I recently met with a prospect and we had a lively and productive exchange about his marketing and sales goals and objectives. When I am conducting such due diligence, it is interesting to see if the prospect is looking for new ideas or is more eager to gain affirmation for what he has already implemented.
In this case, I was encouraged because the prospect was self-aware, open-minded and collaborative.
Things were shaping up well until he said, “Let me show you our presentation package …it’s the best in the industry.” Out came the package, which he had obviously thrown his heart into, and which he presented to me like a proud father.
He then asked expectantly…“What do you think?”
You can guess the outcome. The presentation materials were average at best and actually, in my opinion, put his company at a competitive disadvantage.
I was able to work through the awkward moment diplomatically, but my point here is, how did it come to this?
How could something this fundamental, this basic and this important manage to be developed and implemented, and how could such a smart person be so far off the mark? The answer is perfectly illustrated in the classic fable, “The Emperor’s New Clothes.”
Somehow, this particular presentation material became personalized, and when something becomes personalized, employees and colleagues are often loath to give us their honest opinions about them, fearing retribution or an unpleasant emotional backlash.
Like the emperor whose ego was so intimidating that his subjects would not save him from the ultimate embarrassment, my prospect’s company had been featuring this presentation for years, much to his personal satisfaction, even as it lowered the chances of success.

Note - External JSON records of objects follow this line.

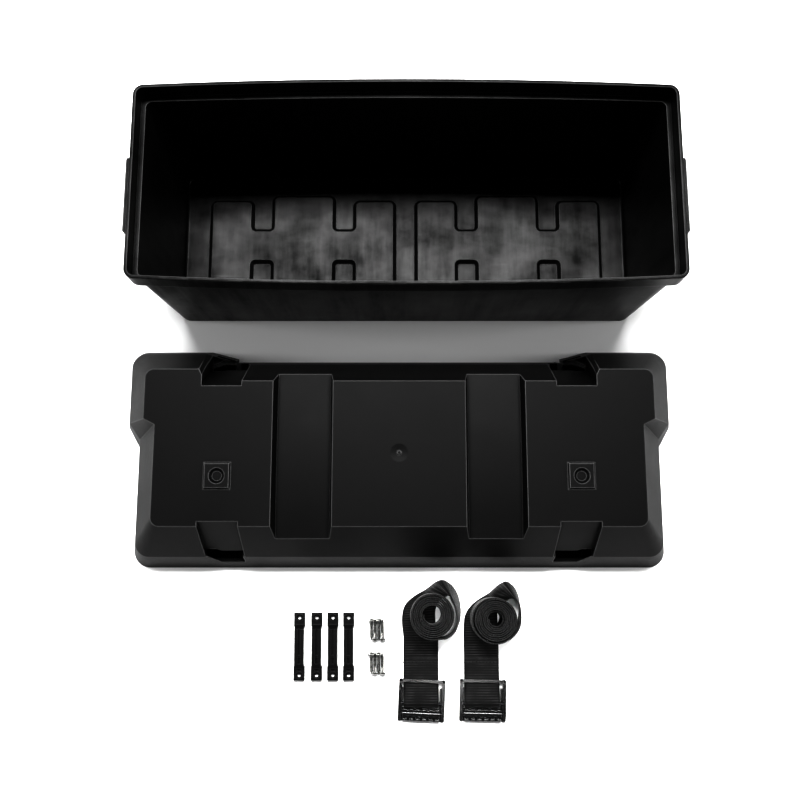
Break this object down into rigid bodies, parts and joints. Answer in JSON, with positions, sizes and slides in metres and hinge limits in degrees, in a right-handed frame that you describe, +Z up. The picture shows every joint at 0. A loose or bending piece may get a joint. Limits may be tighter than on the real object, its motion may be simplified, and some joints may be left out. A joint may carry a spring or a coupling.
{
  "type": "battery box kit",
  "caption": "Black moulded battery box laid out as a kit: long tub with floor pads, vented stepped lid, strap brackets, wood screws and rolled webbing straps with cam buckles.",
  "frame": {"origin": "centre of the tub's underside, on the surface the whole kit lies on", "axes": "+X along the tub's length, +Y away from the lid and straps, +Z up"},
  "size_m": [0.6536, 0.6826, 0.212],
  "materials": {
    "black_plastic": "matte",
    "bracket_plastic": "satin",
    "buckle_plastic": "gloss",
    "black_webbing": "woven",
    "zinc_steel": "satin",
    "spring_steel": "satin"
  },
  "bodies": {
    "tub_body": {"tub": "black_plastic"},
    "lid_body": {"lid": "black_plastic"},
    "bracket_body_1": {"bracket_1": "bracket_plastic"},
    "bracket_body_2": {"bracket_2": "bracket_plastic"},
    "bracket_body_3": {"bracket_3": "bracket_plastic"},
    "bracket_body_4": {"bracket_4": "bracket_plastic"},
    "upper_screws_body": {"screws_upper": "zinc_steel"},
    "lower_screws_body": {"screws_lower": "zinc_steel"},
    "strap_body_left": {"buckle_frame_left": "buckle_plastic", "sew_bar_left": "spring_steel", "cam_pin_left": "spring_steel", "cam_spring_left": "spring_steel", "webbing_run_left": "black_webbing", "webbing_turn_left": "black_webbing", "webbing_roll_left": "black_webbing"},
    "cam_body_left": {"buckle_cam_left": "buckle_plastic"},
    "strap_body_right": {"buckle_frame_right": "buckle_plastic", "sew_bar_right": "spring_steel", "cam_pin_right": "spring_steel", "cam_spring_right": "spring_steel", "webbing_run_right": "black_webbing", "webbing_turn_right": "black_webbing", "webbing_roll_right": "black_webbing"},
    "cam_body_right": {"buckle_cam_right": "buckle_plastic"}
  },
  "joints": [
    {"name": "lid_lift", "type": "slide", "parent": "tub_body", "child": "lid_body", "axis": [0, 0, 1], "range_m": [0, 0.24]},
    {"name": "bracket_1_lift", "type": "slide", "parent": "tub_body", "child": "bracket_body_1", "axis": [0, 0, 1], "range_m": [0, 0.24]},
    {"name": "bracket_2_lift", "type": "slide", "parent": "tub_body", "child": "bracket_body_2", "axis": [0, 0, 1], "range_m": [0, 0.24]},
    {"name": "bracket_3_lift", "type": "slide", "parent": "tub_body", "child": "bracket_body_3", "axis": [0, 0, 1], "range_m": [0, 0.24]},
    {"name": "bracket_4_lift", "type": "slide", "parent": "tub_body", "child": "bracket_body_4", "axis": [0, 0, 1], "range_m": [0, 0.24]},
    {"name": "screws_upper_lift", "type": "slide", "parent": "tub_body", "child": "upper_screws_body", "axis": [0, 0, 1], "range_m": [0, 0.24]},
    {"name": "screws_lower_lift", "type": "slide", "parent": "tub_body", "child": "lower_screws_body", "axis": [0, 0, 1], "range_m": [0, 0.24]},
    {"name": "strap_left_lift", "type": "slide", "parent": "tub_body", "child": "strap_body_left", "axis": [0, 0, 1], "range_m": [0, 0.24]},
    {"name": "cam_left_hinge", "type": "hinge", "parent": "strap_body_left", "child": "cam_body_left", "pos_m": [0.01744, -0.55978, 0.006], "axis": [0.999, -0.0454, 0], "range_deg": [0, 22], "stiffness_Nm_per_rad": 0.02},
    {"name": "strap_right_lift", "type": "slide", "parent": "tub_body", "child": "strap_body_right", "axis": [0, 0, 1], "range_m": [0, 0.24]},
    {"name": "cam_right_hinge", "type": "hinge", "parent": "strap_body_right", "child": "cam_body_right", "pos_m": [0.08794, -0.5598, 0.006], "axis": [0.9997, -0.0244, 0], "range_deg": [0, 22], "stiffness_Nm_per_rad": 0.02}
  ]
}
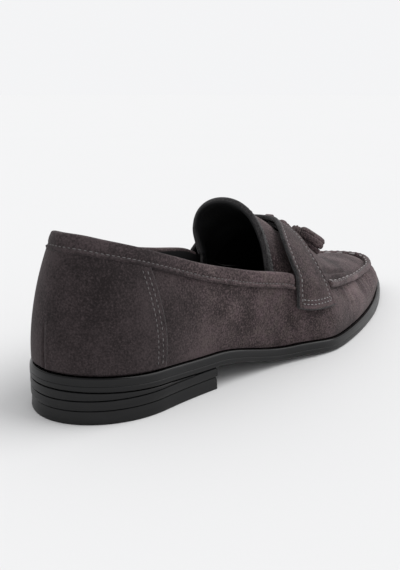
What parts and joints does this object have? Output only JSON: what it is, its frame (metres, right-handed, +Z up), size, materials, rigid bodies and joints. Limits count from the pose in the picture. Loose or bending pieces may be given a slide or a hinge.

Studies show that each of us represents, at best, one eighth of the population in terms of our likes and dislikes, and those tendencies can be sliced and diced much further as well.
To presume that our opinion is dead-on and the only one that counts is a one-way ticket to marketing and sales failure.
We can never afford to fall in love with our own stuff …we must constantly ask others for their opinions, encourage and welcome their input and never, ever stop honing our selling and communications processes.